Raw data
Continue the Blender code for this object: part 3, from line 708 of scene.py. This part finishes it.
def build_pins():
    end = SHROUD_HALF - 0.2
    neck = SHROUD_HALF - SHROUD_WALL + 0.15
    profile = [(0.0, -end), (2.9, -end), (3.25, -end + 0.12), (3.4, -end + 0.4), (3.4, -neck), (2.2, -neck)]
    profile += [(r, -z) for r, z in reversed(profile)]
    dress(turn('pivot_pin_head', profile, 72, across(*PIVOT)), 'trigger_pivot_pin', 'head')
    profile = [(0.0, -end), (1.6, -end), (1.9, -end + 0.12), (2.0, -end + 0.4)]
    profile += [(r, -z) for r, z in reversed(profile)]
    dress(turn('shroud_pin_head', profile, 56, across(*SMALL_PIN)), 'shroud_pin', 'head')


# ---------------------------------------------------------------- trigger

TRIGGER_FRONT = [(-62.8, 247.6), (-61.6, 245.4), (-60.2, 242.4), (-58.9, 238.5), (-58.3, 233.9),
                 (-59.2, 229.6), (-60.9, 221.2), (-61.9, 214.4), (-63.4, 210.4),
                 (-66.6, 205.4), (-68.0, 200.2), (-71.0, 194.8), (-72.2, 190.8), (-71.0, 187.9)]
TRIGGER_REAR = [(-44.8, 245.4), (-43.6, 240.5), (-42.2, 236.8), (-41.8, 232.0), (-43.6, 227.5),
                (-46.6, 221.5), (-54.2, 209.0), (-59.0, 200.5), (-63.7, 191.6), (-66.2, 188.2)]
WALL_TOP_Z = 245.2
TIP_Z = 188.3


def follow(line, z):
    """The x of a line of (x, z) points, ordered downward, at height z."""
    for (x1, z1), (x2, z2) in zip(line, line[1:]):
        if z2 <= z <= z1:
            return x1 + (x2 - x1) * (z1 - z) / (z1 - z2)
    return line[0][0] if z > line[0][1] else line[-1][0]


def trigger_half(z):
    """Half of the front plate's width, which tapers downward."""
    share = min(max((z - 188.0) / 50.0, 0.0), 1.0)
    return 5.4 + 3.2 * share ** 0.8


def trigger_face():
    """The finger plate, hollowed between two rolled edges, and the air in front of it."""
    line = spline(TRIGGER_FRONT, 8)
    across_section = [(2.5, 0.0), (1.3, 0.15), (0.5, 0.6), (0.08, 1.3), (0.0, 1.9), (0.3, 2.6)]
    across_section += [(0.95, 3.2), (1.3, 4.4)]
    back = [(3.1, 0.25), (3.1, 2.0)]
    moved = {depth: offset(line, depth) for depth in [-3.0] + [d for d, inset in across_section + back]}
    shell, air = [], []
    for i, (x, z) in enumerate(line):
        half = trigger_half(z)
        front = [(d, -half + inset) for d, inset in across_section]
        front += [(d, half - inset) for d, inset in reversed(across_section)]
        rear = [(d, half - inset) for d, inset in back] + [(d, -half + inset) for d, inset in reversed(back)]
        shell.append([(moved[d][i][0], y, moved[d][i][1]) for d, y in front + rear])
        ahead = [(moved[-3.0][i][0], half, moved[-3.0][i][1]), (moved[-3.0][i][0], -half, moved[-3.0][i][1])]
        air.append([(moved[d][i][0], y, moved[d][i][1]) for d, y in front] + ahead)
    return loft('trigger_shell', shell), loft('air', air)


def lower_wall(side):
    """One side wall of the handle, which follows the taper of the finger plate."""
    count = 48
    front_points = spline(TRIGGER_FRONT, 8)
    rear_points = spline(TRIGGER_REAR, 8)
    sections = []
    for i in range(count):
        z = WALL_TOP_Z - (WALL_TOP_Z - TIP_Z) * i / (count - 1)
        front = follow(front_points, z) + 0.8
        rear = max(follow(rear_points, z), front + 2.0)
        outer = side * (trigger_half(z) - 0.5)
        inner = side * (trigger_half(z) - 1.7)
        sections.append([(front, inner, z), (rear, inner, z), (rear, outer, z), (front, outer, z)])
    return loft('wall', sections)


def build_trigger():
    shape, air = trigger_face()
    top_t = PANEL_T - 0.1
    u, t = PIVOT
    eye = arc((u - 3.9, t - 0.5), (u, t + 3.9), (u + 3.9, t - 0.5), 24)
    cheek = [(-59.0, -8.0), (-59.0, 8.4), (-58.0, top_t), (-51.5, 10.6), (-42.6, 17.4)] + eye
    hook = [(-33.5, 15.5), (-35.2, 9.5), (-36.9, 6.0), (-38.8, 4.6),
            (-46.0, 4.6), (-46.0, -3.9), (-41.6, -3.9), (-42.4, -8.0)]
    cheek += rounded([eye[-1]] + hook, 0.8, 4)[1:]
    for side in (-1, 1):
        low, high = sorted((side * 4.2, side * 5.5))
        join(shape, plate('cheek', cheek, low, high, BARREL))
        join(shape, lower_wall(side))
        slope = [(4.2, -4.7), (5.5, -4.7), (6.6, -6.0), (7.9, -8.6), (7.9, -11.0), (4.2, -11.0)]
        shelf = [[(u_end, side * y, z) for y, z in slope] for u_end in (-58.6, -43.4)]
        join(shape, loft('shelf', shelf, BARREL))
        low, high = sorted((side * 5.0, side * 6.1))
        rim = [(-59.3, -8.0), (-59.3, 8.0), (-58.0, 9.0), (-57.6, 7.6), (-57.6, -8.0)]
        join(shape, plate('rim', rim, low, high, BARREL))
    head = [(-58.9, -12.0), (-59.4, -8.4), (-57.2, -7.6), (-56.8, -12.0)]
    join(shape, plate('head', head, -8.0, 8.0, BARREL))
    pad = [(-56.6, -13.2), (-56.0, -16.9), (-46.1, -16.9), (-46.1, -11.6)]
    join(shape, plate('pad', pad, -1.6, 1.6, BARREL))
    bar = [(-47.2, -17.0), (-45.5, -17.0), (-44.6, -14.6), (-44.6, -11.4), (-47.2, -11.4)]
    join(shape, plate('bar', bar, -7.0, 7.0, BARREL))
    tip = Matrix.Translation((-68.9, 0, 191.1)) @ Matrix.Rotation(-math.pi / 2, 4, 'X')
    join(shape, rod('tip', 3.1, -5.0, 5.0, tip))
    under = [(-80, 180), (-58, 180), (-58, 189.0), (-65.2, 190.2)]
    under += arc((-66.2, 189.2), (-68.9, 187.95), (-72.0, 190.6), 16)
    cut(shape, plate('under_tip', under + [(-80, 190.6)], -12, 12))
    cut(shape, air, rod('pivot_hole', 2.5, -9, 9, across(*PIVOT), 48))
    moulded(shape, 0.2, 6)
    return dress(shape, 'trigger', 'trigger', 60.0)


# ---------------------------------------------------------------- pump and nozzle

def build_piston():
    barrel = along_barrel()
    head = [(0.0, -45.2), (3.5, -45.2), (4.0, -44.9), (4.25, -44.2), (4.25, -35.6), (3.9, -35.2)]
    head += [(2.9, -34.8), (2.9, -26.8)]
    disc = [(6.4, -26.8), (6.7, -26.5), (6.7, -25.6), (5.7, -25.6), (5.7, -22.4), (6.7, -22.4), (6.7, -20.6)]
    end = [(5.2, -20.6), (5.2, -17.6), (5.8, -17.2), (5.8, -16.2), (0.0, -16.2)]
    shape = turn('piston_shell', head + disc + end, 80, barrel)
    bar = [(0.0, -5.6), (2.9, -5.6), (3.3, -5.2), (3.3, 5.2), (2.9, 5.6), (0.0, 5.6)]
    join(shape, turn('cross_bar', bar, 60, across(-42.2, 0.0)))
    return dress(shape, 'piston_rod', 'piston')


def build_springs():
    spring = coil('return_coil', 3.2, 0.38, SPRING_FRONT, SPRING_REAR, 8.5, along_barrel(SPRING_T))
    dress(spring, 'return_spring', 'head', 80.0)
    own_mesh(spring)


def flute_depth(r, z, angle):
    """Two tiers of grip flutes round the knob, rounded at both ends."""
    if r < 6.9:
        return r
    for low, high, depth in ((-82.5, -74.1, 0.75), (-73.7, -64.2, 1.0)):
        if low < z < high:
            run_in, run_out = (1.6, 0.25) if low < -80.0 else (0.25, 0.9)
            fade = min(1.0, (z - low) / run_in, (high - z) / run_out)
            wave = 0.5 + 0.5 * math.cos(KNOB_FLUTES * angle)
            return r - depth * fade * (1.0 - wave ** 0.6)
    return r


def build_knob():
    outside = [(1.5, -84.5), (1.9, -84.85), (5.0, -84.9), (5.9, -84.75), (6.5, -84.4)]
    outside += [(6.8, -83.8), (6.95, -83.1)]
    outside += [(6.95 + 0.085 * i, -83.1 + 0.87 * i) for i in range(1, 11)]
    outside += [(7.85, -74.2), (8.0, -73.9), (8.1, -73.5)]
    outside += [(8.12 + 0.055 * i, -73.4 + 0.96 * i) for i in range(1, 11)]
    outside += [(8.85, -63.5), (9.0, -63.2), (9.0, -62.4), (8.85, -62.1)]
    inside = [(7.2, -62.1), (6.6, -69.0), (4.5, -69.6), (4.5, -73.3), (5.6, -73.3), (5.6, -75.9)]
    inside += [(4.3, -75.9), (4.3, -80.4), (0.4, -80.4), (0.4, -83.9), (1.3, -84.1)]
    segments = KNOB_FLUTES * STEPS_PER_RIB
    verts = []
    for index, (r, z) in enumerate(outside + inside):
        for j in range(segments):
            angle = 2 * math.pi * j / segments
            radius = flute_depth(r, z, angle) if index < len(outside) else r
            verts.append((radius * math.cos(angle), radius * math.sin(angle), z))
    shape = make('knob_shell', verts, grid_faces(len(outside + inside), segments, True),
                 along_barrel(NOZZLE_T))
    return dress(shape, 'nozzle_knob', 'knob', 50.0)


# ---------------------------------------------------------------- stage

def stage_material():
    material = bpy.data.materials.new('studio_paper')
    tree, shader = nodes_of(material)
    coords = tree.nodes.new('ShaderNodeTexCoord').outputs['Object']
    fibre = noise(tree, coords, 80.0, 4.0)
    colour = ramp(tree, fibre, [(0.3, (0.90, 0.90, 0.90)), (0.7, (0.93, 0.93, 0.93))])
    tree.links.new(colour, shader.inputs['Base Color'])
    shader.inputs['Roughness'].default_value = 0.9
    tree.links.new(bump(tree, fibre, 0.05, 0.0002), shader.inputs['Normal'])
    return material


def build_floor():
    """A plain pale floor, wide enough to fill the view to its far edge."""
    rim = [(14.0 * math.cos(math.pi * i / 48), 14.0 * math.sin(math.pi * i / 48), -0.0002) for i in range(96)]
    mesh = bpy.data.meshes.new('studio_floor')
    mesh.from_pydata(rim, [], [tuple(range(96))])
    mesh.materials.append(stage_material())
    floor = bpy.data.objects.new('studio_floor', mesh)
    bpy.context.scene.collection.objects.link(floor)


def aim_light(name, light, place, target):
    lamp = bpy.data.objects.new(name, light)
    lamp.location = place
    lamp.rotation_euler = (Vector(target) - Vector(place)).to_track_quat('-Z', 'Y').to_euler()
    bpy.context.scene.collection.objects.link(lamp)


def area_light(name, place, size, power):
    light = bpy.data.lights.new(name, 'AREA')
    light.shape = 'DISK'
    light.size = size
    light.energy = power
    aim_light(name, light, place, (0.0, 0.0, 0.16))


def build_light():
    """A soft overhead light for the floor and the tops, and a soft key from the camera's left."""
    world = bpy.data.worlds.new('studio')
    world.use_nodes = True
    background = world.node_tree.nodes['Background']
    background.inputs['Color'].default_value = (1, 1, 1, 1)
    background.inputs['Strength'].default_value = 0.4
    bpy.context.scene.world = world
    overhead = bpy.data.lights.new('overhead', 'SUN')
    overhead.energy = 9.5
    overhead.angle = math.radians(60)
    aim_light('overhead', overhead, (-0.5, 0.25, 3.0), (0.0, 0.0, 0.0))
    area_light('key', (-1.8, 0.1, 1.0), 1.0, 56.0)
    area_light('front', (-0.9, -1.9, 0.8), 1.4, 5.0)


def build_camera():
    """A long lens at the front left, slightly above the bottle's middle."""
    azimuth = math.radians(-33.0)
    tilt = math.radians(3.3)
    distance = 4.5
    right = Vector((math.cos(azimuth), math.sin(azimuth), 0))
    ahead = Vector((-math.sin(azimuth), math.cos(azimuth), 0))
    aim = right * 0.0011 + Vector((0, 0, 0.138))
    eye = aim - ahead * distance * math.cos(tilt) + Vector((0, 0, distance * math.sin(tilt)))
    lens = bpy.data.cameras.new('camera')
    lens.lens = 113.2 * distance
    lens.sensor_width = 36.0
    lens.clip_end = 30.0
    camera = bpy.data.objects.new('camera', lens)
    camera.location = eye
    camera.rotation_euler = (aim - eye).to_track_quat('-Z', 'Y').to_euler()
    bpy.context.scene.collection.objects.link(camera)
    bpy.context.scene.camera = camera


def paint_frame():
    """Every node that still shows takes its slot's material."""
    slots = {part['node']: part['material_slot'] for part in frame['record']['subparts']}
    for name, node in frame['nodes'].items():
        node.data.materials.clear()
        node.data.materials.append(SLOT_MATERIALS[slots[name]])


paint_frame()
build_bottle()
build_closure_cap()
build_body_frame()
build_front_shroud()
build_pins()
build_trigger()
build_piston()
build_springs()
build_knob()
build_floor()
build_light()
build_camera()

What to work on
Report only the number of lines in the data above that contain "scene".

Response to the exercise
6